### Request
Within the material below, locate the line with "The Blender code" and the line with "place(stone, points)", then return those two lines and all lines between them, exactly as written.
======== Dataset records
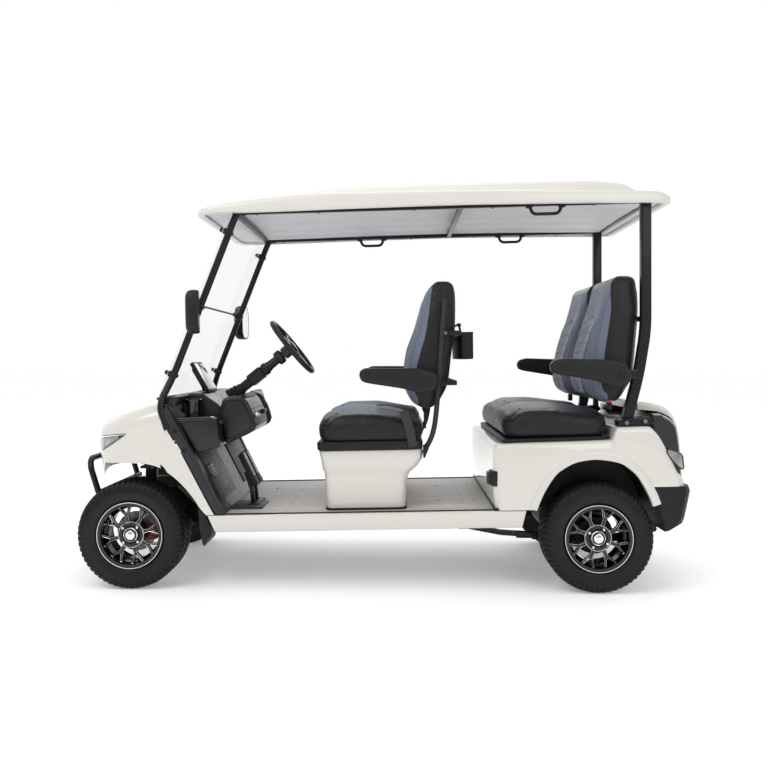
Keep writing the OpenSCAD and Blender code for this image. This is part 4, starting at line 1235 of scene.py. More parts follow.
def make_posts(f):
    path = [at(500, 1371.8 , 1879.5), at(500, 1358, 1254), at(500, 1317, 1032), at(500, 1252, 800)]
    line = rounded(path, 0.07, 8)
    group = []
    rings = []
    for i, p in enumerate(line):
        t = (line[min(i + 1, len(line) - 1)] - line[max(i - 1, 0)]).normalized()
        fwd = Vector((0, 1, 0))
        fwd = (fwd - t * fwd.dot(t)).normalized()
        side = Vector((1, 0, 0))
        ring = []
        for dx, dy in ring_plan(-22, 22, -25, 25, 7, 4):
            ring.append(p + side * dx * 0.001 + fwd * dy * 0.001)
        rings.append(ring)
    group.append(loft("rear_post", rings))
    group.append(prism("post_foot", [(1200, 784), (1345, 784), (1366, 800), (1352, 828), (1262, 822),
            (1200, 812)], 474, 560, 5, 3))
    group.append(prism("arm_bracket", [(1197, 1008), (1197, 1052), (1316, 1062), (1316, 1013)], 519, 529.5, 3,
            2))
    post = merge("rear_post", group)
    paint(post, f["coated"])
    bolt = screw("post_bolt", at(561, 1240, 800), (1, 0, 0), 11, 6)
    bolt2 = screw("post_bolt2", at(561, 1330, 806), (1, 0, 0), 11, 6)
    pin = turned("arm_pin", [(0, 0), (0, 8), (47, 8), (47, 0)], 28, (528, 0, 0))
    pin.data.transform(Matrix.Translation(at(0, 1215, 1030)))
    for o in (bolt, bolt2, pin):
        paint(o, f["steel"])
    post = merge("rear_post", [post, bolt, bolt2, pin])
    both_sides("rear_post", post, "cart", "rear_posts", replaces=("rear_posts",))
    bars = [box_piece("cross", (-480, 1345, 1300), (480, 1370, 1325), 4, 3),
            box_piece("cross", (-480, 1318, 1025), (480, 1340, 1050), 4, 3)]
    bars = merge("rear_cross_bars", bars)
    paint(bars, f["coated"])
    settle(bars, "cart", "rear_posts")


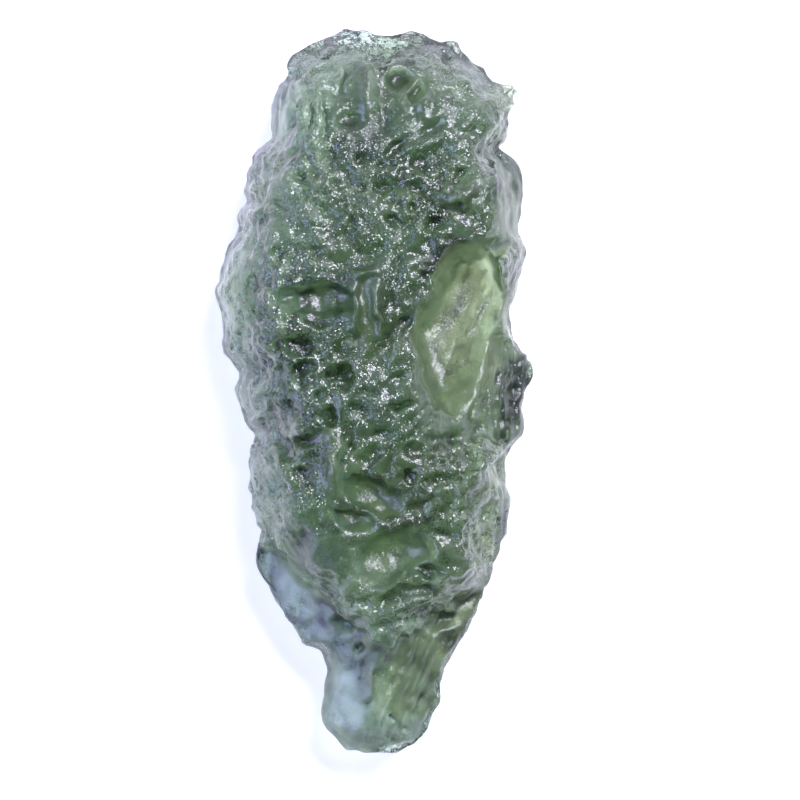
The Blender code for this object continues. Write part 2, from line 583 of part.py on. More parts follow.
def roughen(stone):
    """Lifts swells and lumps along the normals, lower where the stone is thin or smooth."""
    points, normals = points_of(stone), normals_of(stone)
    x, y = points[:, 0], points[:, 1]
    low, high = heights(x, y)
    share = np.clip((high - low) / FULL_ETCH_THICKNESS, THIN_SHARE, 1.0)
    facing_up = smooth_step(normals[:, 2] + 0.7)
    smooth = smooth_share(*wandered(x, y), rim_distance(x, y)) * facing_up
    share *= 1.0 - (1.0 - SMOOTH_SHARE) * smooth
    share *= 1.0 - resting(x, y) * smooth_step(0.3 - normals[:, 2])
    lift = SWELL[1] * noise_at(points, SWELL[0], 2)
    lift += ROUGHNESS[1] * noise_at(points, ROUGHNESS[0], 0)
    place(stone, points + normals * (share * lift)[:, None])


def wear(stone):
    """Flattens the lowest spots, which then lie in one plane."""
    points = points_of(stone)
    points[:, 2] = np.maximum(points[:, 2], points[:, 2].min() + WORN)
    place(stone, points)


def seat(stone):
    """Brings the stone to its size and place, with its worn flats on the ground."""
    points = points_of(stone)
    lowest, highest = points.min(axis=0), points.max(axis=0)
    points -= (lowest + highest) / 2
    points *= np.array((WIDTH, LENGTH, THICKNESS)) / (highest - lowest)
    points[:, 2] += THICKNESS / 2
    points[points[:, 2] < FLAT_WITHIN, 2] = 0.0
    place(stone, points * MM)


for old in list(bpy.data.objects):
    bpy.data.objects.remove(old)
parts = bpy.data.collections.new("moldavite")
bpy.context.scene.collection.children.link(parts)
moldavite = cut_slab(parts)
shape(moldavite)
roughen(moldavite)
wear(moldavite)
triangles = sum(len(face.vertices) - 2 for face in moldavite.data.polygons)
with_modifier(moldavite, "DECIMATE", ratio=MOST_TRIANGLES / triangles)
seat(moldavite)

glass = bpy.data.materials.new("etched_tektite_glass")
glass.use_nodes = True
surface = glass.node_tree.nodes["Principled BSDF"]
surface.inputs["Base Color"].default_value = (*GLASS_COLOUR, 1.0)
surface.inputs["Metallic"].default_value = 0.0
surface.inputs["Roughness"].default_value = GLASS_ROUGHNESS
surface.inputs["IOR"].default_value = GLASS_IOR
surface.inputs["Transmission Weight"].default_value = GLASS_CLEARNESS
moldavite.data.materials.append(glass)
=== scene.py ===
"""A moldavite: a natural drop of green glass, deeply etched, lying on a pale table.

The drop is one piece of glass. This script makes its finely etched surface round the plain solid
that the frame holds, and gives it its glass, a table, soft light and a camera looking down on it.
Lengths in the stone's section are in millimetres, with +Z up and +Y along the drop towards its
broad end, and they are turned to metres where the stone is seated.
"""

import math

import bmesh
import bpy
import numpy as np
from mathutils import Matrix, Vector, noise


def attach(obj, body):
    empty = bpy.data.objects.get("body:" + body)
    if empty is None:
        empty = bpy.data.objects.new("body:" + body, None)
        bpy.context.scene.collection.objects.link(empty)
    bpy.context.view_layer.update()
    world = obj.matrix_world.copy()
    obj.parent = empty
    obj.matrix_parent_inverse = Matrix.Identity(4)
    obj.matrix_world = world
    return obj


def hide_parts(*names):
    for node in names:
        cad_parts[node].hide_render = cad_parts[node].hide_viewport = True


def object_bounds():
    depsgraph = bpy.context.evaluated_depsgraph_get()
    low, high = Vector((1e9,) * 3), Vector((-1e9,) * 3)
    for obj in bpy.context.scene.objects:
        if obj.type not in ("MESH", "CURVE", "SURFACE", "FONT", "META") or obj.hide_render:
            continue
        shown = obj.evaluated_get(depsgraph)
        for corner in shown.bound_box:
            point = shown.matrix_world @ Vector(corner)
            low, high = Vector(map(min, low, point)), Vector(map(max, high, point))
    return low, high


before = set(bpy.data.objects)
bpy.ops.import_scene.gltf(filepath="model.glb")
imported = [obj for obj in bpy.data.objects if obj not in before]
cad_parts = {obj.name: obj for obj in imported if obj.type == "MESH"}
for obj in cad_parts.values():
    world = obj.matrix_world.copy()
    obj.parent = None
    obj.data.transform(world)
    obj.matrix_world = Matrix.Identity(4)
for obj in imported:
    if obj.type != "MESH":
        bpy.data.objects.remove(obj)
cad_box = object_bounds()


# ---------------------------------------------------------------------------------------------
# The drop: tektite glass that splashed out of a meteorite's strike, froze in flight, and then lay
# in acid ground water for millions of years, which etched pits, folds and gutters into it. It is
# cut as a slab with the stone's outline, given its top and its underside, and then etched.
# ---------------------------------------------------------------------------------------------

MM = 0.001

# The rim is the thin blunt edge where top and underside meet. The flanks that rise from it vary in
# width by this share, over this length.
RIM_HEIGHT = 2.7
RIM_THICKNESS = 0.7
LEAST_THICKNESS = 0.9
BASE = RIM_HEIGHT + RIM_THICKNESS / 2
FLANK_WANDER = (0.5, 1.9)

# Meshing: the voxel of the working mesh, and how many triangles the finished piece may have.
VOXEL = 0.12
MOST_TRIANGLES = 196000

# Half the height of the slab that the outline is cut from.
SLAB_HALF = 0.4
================
### Answer for the task
The Blender code for this object continues. Write part 2, from line 583 of part.py on. More parts follow.
def roughen(stone):
    """Lifts swells and lumps along the normals, lower where the stone is thin or smooth."""
    points, normals = points_of(stone), normals_of(stone)
    x, y = points[:, 0], points[:, 1]
    low, high = heights(x, y)
    share = np.clip((high - low) / FULL_ETCH_THICKNESS, THIN_SHARE, 1.0)
    facing_up = smooth_step(normals[:, 2] + 0.7)
    smooth = smooth_share(*wandered(x, y), rim_distance(x, y)) * facing_up
    share *= 1.0 - (1.0 - SMOOTH_SHARE) * smooth
    share *= 1.0 - resting(x, y) * smooth_step(0.3 - normals[:, 2])
    lift = SWELL[1] * noise_at(points, SWELL[0], 2)
    lift += ROUGHNESS[1] * noise_at(points, ROUGHNESS[0], 0)
    place(stone, points + normals * (share * lift)[:, None])


def wear(stone):
    """Flattens the lowest spots, which then lie in one plane."""
    points = points_of(stone)
    points[:, 2] = np.maximum(points[:, 2], points[:, 2].min() + WORN)
    place(stone, points)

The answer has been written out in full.